8Chez les étudiants, qui constituent « une sorte de chœur de la tragédie », on observe des phénomènes analogues. Les étudiants antidreyfusards sont particulièrement prompts à s’enflammer, et ce sont leurs manifestations qui inaugurent, avant même la parution de « J’accuse !… », le « moment antisémite3 », leurs cris d’hostilité aux juifs saluant l’acquittement d’Esterhazy. Dès novembre 1897, ils ont conspué Scheurer-Kestner sur leur territoire, au jardin et au palais du Luxembourg. Cette déferlante antidreyfusarde désole Zola, qui évoque avec nostalgie dans sa « Lettre à la Jeunesse », en décembre 1897, les « flambées de juvénile justice » qui agitaient le Quartier au temps du Second Empire.

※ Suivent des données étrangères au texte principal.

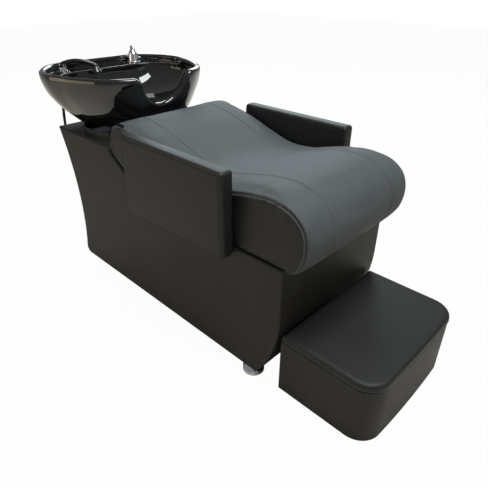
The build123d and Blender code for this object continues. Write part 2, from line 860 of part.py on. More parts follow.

9Même la sage Association générale des étudiants (« l’A »), parrainée par le corps professoral, participe au concert des blâmes infligés à Zola, mezzo voce il est vrai, et surtout par respect des autorités. Si le déferlement antidreyfusard a été précoce, les étudiants dreyfusards commencent à s’organiser au printemps 1898 pour susciter « le réveil du Quartier latin ». Ils s’appuient sur leur bastion de l’École normale supérieure, et, à un moindre degré, sur une Sorbonne plus partagée. Fin 1898, les étudiants républicains et socialistes ont l’impression d’avoir reconquis le Quartier latin. Mais c’est seulement en juin 1899 que « l’A » flétrira les nationalistes quand ils s’en prendront à Loubet.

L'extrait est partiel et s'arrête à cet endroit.